▸ **STORED DATA**
╔══

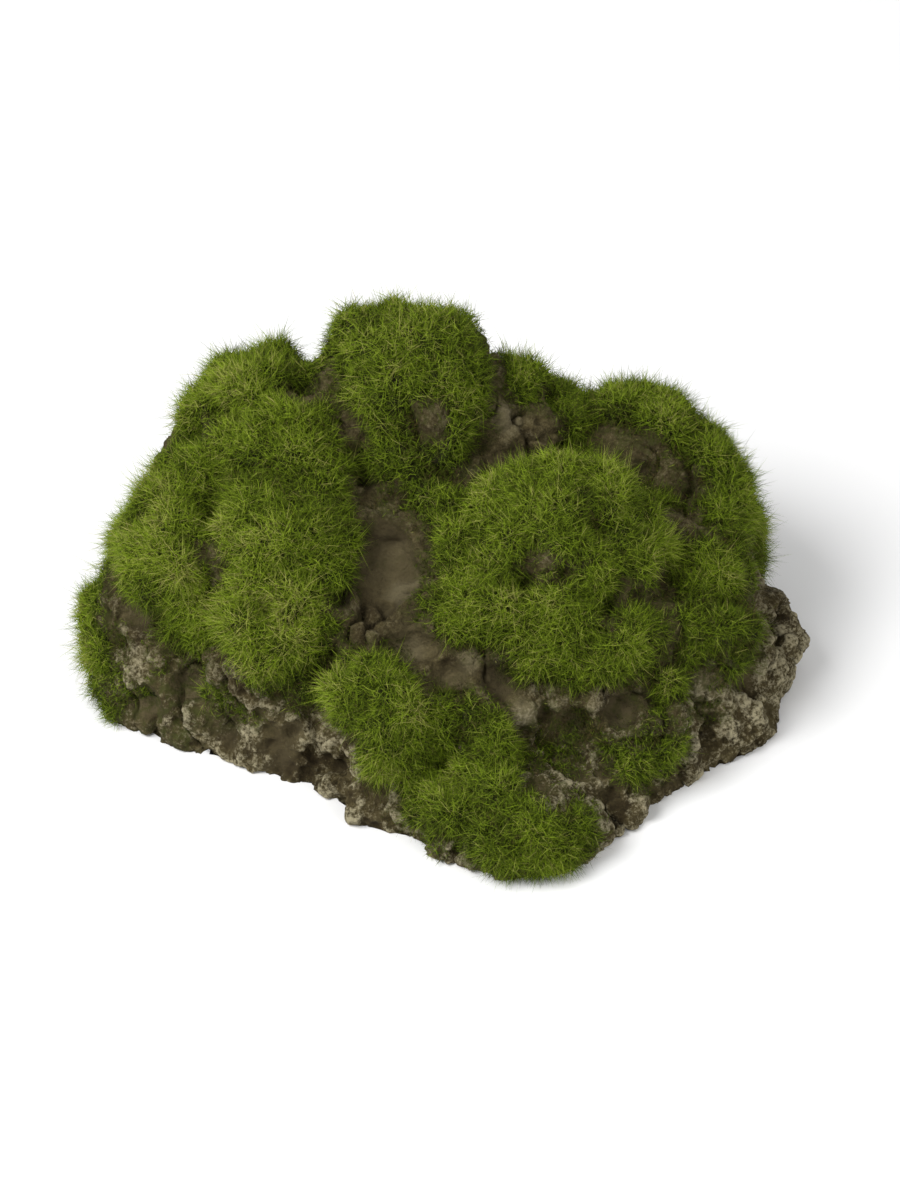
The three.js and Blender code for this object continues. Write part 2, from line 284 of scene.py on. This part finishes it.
class Skin:
    """A smooth closed skin of the CAD rock, as arrays."""

    def __init__(self, node, voxel, rounds):
        mesh = remeshed(node, voxel)
        self.triangles = triangles_of(mesh)
        self.edges = edges_of(mesh)
        self.points = relaxed(positions(mesh), self.edges, rounds)
        self.normals = normals_of(self.points, self.triangles)
        facing = np.einsum("ij,ij->i", unit(self.points - np.array(MIDDLE)), self.normals)
        self.outward = ramp(facing, 0, 0.35)  # 0 on the wall of the cave
        holes = np.clip(dots(self.points, HOLE_SPACING, (0.22, 0.4), 59), 0, 1) * HOLE_DEPTH
        self.dents = (near(self.points, DENTS) * MM + holes) * self.outward
        self.hollow = np.clip(self.dents / FULL_HOLLOW, 0, 1)
        spread = [(place, radius, 0.45) for place, radius, _ in SPREAD]
        self.worn = np.clip(near(self.points, THIN), 0, 1)
        self.thin = np.clip(self.worn + near(self.points, spread), 0, 1)
        self.level = mounds(self.points) * self.outward
        bpy.data.meshes.remove(mesh)

    def swell(self, height):
        """Moves the skin outward by height; what is on the ground stays on it."""
        moved = self.points + self.normals * height[:, None]
        low = ramp(self.points[:, 2], 0, 2.5 * MM)
        moved[:, 2] = np.maximum(self.points[:, 2] * (1 - low) + moved[:, 2] * low, 0)
        self.points = moved
        self.normals = normals_of(moved, self.triangles)

    def walk(self, start, labels=None, rounds=16):
        """How far each point is from the nearest start point, along the skin, and its label."""
        a, b = self.edges.T
        step = np.linalg.norm(self.points[a] - self.points[b], axis=1)
        away = np.where(start, 0.0, 1.0)
        labels = None if labels is None else labels.copy()
        for _ in range(rounds):
            for here, there in ((a, b), (b, a)):
                reach = away[here] + step
                better = reach < away[there]
                np.minimum.at(away, there[better], reach[better])
                if labels is not None:
                    best = better & (reach <= away[there])
                    labels[there[best]] = labels[here[best]]
        return away, labels


# ---------------------------------------------------------------- where the moss is


def pad_tree(pads):
    """One search tree of all CAD moss pads, and the pad that each of its faces belongs to."""
    points, faces, owners = [], [], []
    for number, pad in enumerate(pads):
        first = len(points)
        points += [tuple(v.co) for v in pad.data.vertices]
        faces += [tuple(first + i for i in p.vertices) for p in pad.data.polygons]
        owners += [number] * len(pad.data.polygons)
    return BVHTree.FromPolygons(points, faces), owners


def pads_over(skin, tree, owners):
    """The number of the pad over each point of the skin, or -1 where it is bare."""
    labels = np.full(len(skin.points), -1)
    below, reach = 2 * MM, 6.5 * MM
    for i, (point, normal) in enumerate(zip(skin.points, skin.normals)):
        out = (Vector(point) - MIDDLE).normalized()
        if out.dot(Vector(normal)) > 0.05:  # not the wall of the cave
            hit = tree.ray_cast(Vector(point) - out * below, out, reach)[2]
            if hit is not None:
                labels[i] = owners[hit]
    return labels


def moss_map(skin, labels):
    """The nearest pad, and how far inside the moss each point is (below 0 on bare rock)."""
    covered = labels >= 0
    outside, nearest = skin.walk(covered, labels)
    bare = outside > GAP_REACH
    inside, _ = skin.walk(bare)
    inside = np.where(bare, -outside, inside - GAP_REACH) + OVERHANG
    for place, radius, most in SPREAD:
        away = np.linalg.norm(skin.points - np.array(place) * MM, axis=1)
        inside = np.maximum(inside, np.minimum(radius * MM - away, most * MM))
    for place, radius in WORN:
        away = np.linalg.norm(skin.points - np.array(place) * MM, axis=1)
        inside = np.minimum(inside, away - radius * MM)
    inside += 2.8 * MM * noise(skin.points, 9 * MM, 51) + 1.7 * MM * noise(skin.points, 3.5 * MM, 52)
    inside -= 7 * MM * skin.worn * ramp(noise(skin.points, 5 * MM, 58), -0.1, 0.6)
    return nearest, inside


def mounds(points):
    """From -2.9 at the bottom of the sharp creases to 0.9 on top of the rounded mounds."""
    warped = points + noise(points, 12 * MM, 55, 3) * 3 * MM
    large = dots(warped, MOUND_SPACING, (0.7, 0.95), 53)
    small = dots(warped, MOUND_SPACING * 0.45, (0.6, 0.9), 54)
    upright = warped * [1, 1, 0.5]  # the creases run down the slopes
    creases = ramp(-np.abs(noise(upright, 10 * MM, 56)), -0.16, -0.01)
    creases *= ramp(noise(points, 20 * MM, 57), -0.35, 0.15)
    return np.clip(large, -0.6, 1) + 0.5 * np.clip(small, -0.6, 1) - MOUND_DROP - 1.4 * creases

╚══

▸ **GOAL**
Return exactly the leading lines of the listing, stopping after the line in which "smooth closed skin" occurs.

▸ **EXERCISE OUTPUT**
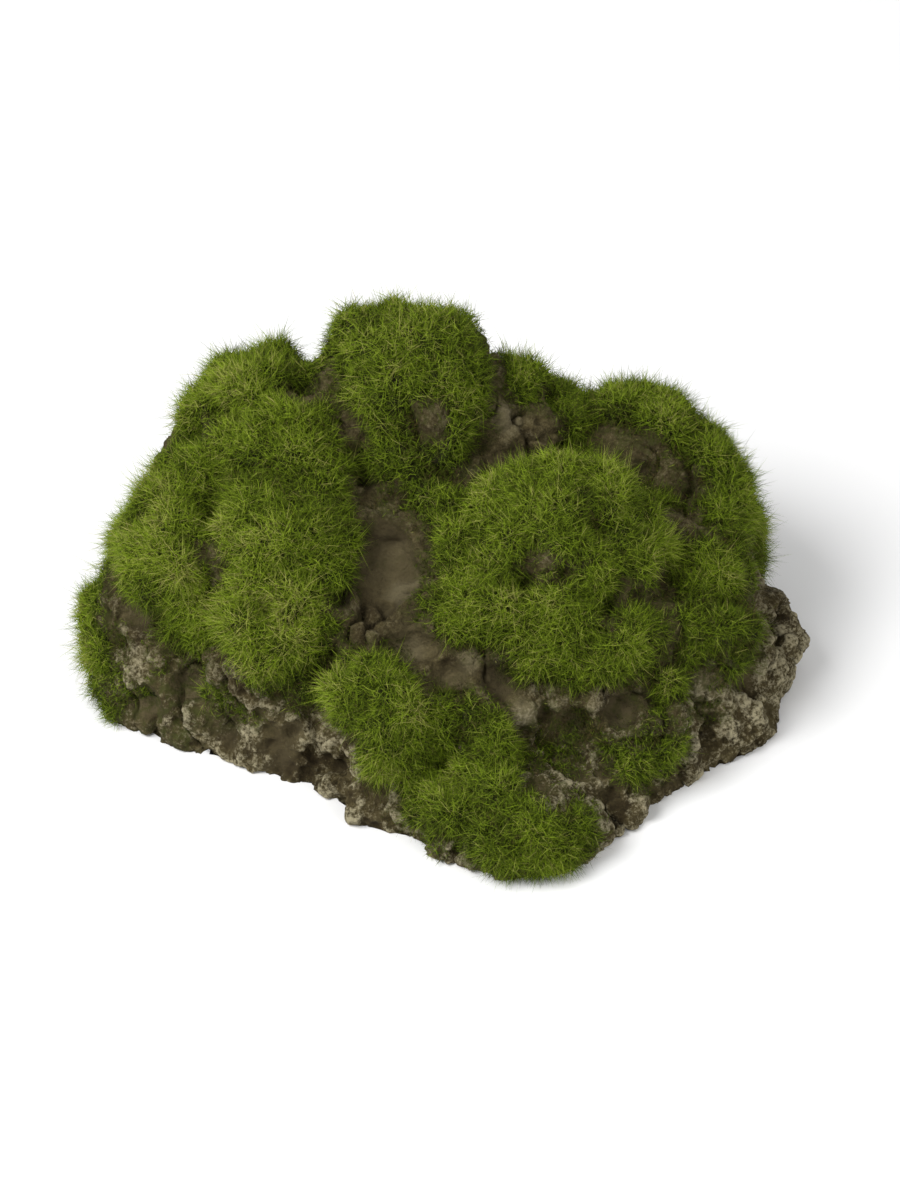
The three.js and Blender code for this object continues. Write part 2, from line 284 of scene.py on. This part finishes it.
class Skin:
    """A smooth closed skin of the CAD rock, as arrays."""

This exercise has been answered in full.